MOL-CEZ Deal Delayed Until 2008
Meanwhile, Czech electricity company CEZ has indicated that discussions with MOL on the creation of a joint venture are now unlikely to reach a conclusion until 2008. The companies had previously stated they would conclude talks before the end of 2007. The agreement is expected to see CEZ take a 10% equity stake in MOL, potentially adding to the Hungarian company's defences against a hostile takeover (see Czech Republic: 31 August 2007: CEZ, MOL to Form Strategic Alliance).
Outlook and Implications
The meeting between the Hungarian and Austrian governments and their subsequent statements on the OMV-MOL saga reflect the national importance of the issue and the potential political ramifications arising from the events. Indeed, the statement from Gyurcsany that the matter "shouldn't endanger the fine relationship of the two governments" is an explicit recognition of the fact that the issue presents precisely this risk. With the issues of national sovereignty and energy security hovering in their minds, it is clear that both governments have a strong vested interest in the outcome of the current takeover stand off.
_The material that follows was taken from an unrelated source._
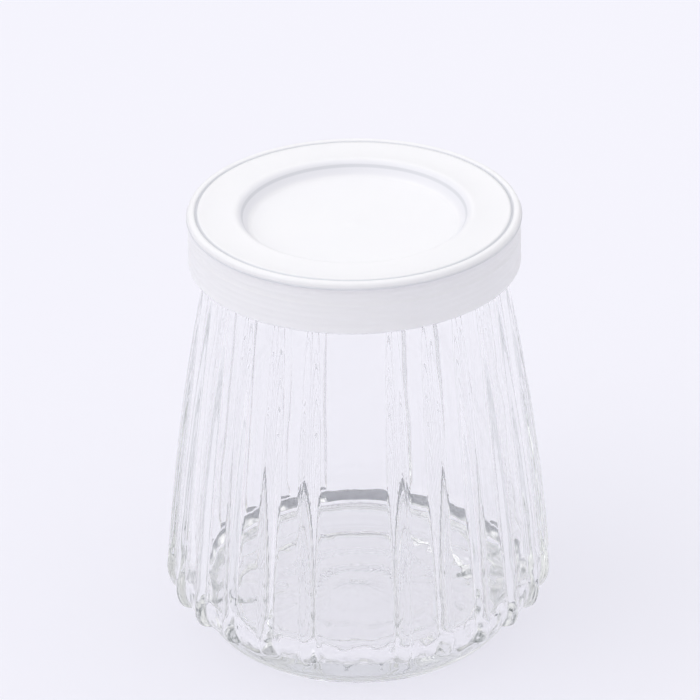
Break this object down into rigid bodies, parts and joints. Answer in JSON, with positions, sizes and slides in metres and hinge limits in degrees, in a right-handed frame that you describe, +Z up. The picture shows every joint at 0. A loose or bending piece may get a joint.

As such, it is difficult to see them stepping back from the issue, as their statements suggest, to leave it solely in the hands of OMV and MOL.
In one positive sign, Hungarian Economy and Transport Minister Janos Koka yesterday suggested that Hungary may look to "fine tune" the lex MOL legislation introduced to block the OMV takeover to appease concerns raised by the EC over its compliance with European Union rules (see Hungary: 14 November 2007: EU Issues Formal Notice Over Lex-MOL Law; Hungary Ready to Fight). However, the extent and nature of any such amendments remains unclear.
If the Hungarian and Austrian governments do indeed want to avoid the OMV-MOL issue impacting on their long-term relations, they would do well to take their own advice and let the matter be decided by the respective management groups and shareholders of the two companies, and leave the EC to exercise its mandate as the regulator responsible for such cross-border deals.